自分の事で感情的になって泣くということは滅多にないのだけれど、この時は違った。
止めようと思えば思うほど止まらなくて余計に混乱して、タオルを取り出し顔を覆った。


多分一時間くらい、壁にもたれながら痛みに耐えたと思う。ようやく順番が来た。

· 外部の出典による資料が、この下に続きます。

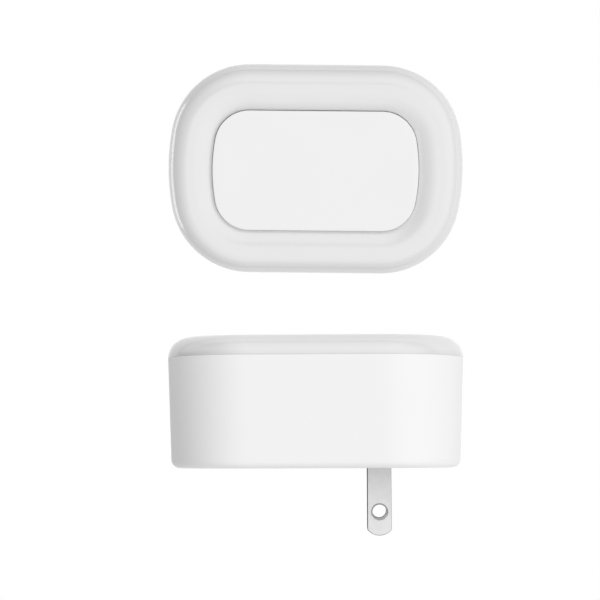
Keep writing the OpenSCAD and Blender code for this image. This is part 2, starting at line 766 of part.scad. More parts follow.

まだタクシー代の人と医者が口論している(苦笑)
問診して、触診して、「食中毒ではないね、多分自己申告通りの急性胃炎じゃないかな」と言われた。
点滴を打ってもらえたけれど、そんな事で今のこの傷みが消えて無くなる訳じゃなかった。
ベットに寝ていても痛い、点滴が入ってるから動けない。


天井を見つめて、左手で胃を押さえながら、ひどく冷静に考えていた。
私自身の痛みについて。
そして、こういう私を受容してくれる人がどれほどいるのか、そして私は、それが誰であってほしいと思っているのかについて。



点滴が終って、処置室に両親が入ってきた。
バツが悪くて「あーごめんなさい」とつぶやくと、母が私のことを撫でながら「可哀想に」と言った。
「ありがとう」
泣きそうだったけどこらえた。この時"痛みの質"が変容したのを実感した。


今は、あんまり病気をしたりすることがないけれど、もし身体的(もしくは精神的)に痛んだ時、きっとまた私は「わかってほしい」と願う。
その時私が独りだったなら、私はどうやってのりこえれば良いのだろうか。